**What is asked:** Repeat the whole of the data, keeping every detail the same.

**Data block:**
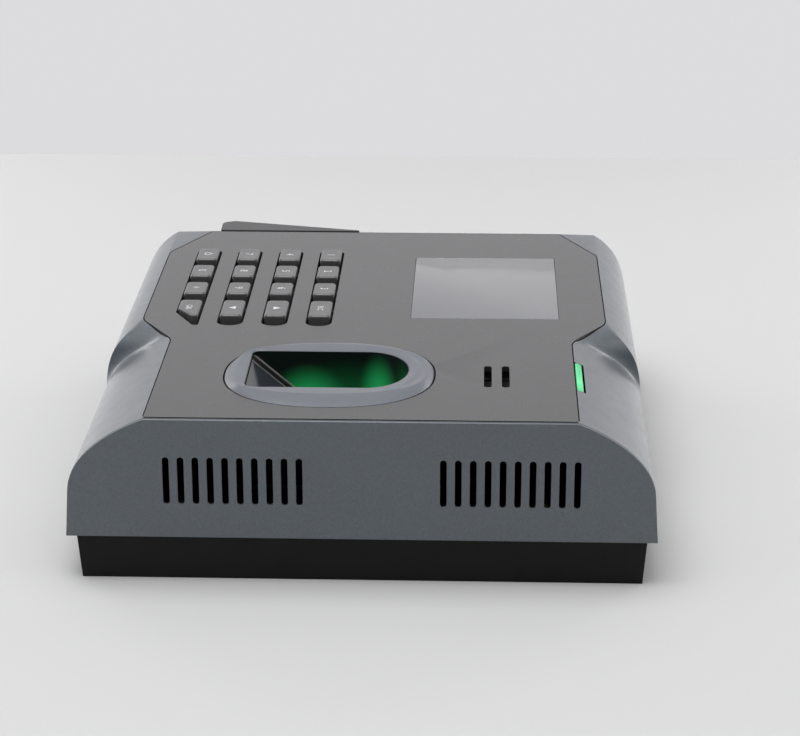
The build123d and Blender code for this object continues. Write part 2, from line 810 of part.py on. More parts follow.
with BuildPart() as status_board:
    add(
        circuit_board(
            (light_ears[0][0] - 3, light_ears[1][0] + 3, light_ear[1] - 3, light_y[1]),
            light_board_z,
            light_ears,
        )
    )
    with Locations((light_middle[0], light_middle[1], light_board_z + board_thick)):
        with GridLocations(light_length / 4, 1, 4, 1):
            Box(2.8, 2.0, lamp_room - 0.2, align=(Align.CENTER, Align.CENTER, Align.MIN))
status_board.part.label = "status_board"
export_step(status_board.part, "parts/status_board.step")


# Speaker behind its two slots
with BuildPart() as speaker_gasket:
    with BuildSketch(Plane.XY.offset(ceiling_z)):
        with Locations(speaker_at):
            Circle(speaker_radius)
            Circle(speaker_radius - gasket_width, mode=Mode.SUBTRACT)
    extrude(amount=-gasket_thick)
speaker_gasket.part.label = "speaker_gasket"
export_step(speaker_gasket.part, "parts/speaker_gasket.step")

with BuildPart() as speaker:
    axis = Axis((*speaker_at, 0), (0, 0, 1))
    with BuildSketch(Plane.XZ.offset(-speaker_at[1])):
        with BuildLine():
            low_z = speaker_top_z - speaker_depth
            Polyline(
                (speaker_at[0], speaker_top_z - 2.2),
                (speaker_at[0] + 4, speaker_top_z - 2.6),
                (speaker_at[0] + 11, speaker_top_z - 0.6),
                (speaker_at[0] + 11.6, speaker_top_z),
                (speaker_at[0] + speaker_radius, speaker_top_z),
                (speaker_at[0] + speaker_radius, speaker_top_z - 1.6),
                (speaker_at[0] + speaker_radius - 1, speaker_top_z - 1.6),
                (speaker_at[0] + magnet[0] + 2.5, low_z),
                (speaker_at[0] + magnet[0], low_z),
                (speaker_at[0] + magnet[0], low_z - magnet[1]),
                (speaker_at[0], low_z - magnet[1]),
                close=True,
            )
        make_face()
    revolve(axis=axis)
speaker.part.label = "speaker"
export_step(speaker.part, "parts/speaker.step")

with BuildPart() as speaker_retainer:
    with BuildSketch(Plane.XY.offset(retainer_top_z)):
        with Locations(speaker_at):
            Circle(speaker_radius)
            Rectangle(2 * speaker_ear, 2 * small_boss)
        with Locations(*speaker_ears):
            Circle(small_boss + 0.4)
        with Locations(speaker_at):
            Circle(magnet[0] + 0.3, mode=Mode.SUBTRACT)
        with Locations(*speaker_ears):
            Circle(small_screw[0] + screw_gap, mode=Mode.SUBTRACT)
    extrude(amount=-retainer_thick)
speaker_retainer.part.label = "speaker_retainer"
export_step(speaker_retainer.part, "parts/speaker_retainer.step")


# Rear housing: drafted tray with a bay for the wall plate and a connector opening
rear_shift = rear_draft_run = split_z * tan(radians(rear_draft))
recess_x = plate_x + plate_gap
recess_y = (plate_y[0] - plate_travel - plate_gap, plate_y[1] + plate_gap)
recess_middle = (0, sum(recess_y) / 2)
recess_size = (2 * recess_x, recess_y[1] - recess_y[0])
floor_top_z = bay_floor_z + rear_floor
standoffs = corners(main_board_area, 4.0)
slot_high = hook_gap + plate_thick / 2
slot_low = plate_travel + hook_gap + plate_thick / 2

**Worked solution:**
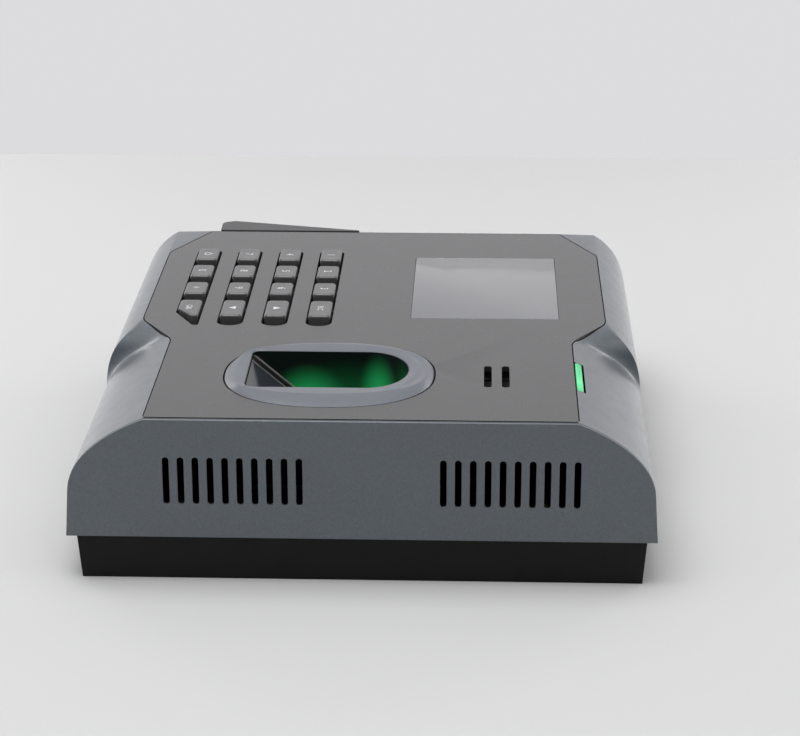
The build123d and Blender code for this object continues. Write part 2, from line 810 of part.py on. More parts follow.
with BuildPart() as status_board:
    add(
        circuit_board(
            (light_ears[0][0] - 3, light_ears[1][0] + 3, light_ear[1] - 3, light_y[1]),
            light_board_z,
            light_ears,
        )
    )
    with Locations((light_middle[0], light_middle[1], light_board_z + board_thick)):
        with GridLocations(light_length / 4, 1, 4, 1):
            Box(2.8, 2.0, lamp_room - 0.2, align=(Align.CENTER, Align.CENTER, Align.MIN))
status_board.part.label = "status_board"
export_step(status_board.part, "parts/status_board.step")


# Speaker behind its two slots
with BuildPart() as speaker_gasket:
    with BuildSketch(Plane.XY.offset(ceiling_z)):
        with Locations(speaker_at):
            Circle(speaker_radius)
            Circle(speaker_radius - gasket_width, mode=Mode.SUBTRACT)
    extrude(amount=-gasket_thick)
speaker_gasket.part.label = "speaker_gasket"
export_step(speaker_gasket.part, "parts/speaker_gasket.step")

with BuildPart() as speaker:
    axis = Axis((*speaker_at, 0), (0, 0, 1))
    with BuildSketch(Plane.XZ.offset(-speaker_at[1])):
        with BuildLine():
            low_z = speaker_top_z - speaker_depth
            Polyline(
                (speaker_at[0], speaker_top_z - 2.2),
                (speaker_at[0] + 4, speaker_top_z - 2.6),
                (speaker_at[0] + 11, speaker_top_z - 0.6),
                (speaker_at[0] + 11.6, speaker_top_z),
                (speaker_at[0] + speaker_radius, speaker_top_z),
                (speaker_at[0] + speaker_radius, speaker_top_z - 1.6),
                (speaker_at[0] + speaker_radius - 1, speaker_top_z - 1.6),
                (speaker_at[0] + magnet[0] + 2.5, low_z),
                (speaker_at[0] + magnet[0], low_z),
                (speaker_at[0] + magnet[0], low_z - magnet[1]),
                (speaker_at[0], low_z - magnet[1]),
                close=True,
            )
        make_face()
    revolve(axis=axis)
speaker.part.label = "speaker"
export_step(speaker.part, "parts/speaker.step")

with BuildPart() as speaker_retainer:
    with BuildSketch(Plane.XY.offset(retainer_top_z)):
        with Locations(speaker_at):
            Circle(speaker_radius)
            Rectangle(2 * speaker_ear, 2 * small_boss)
        with Locations(*speaker_ears):
            Circle(small_boss + 0.4)
        with Locations(speaker_at):
            Circle(magnet[0] + 0.3, mode=Mode.SUBTRACT)
        with Locations(*speaker_ears):
            Circle(small_screw[0] + screw_gap, mode=Mode.SUBTRACT)
    extrude(amount=-retainer_thick)
speaker_retainer.part.label = "speaker_retainer"
export_step(speaker_retainer.part, "parts/speaker_retainer.step")


# Rear housing: drafted tray with a bay for the wall plate and a connector opening
rear_shift = rear_draft_run = split_z * tan(radians(rear_draft))
recess_x = plate_x + plate_gap
recess_y = (plate_y[0] - plate_travel - plate_gap, plate_y[1] + plate_gap)
recess_middle = (0, sum(recess_y) / 2)
recess_size = (2 * recess_x, recess_y[1] - recess_y[0])
floor_top_z = bay_floor_z + rear_floor
standoffs = corners(main_board_area, 4.0)
slot_high = hook_gap + plate_thick / 2
slot_low = plate_travel + hook_gap + plate_thick / 2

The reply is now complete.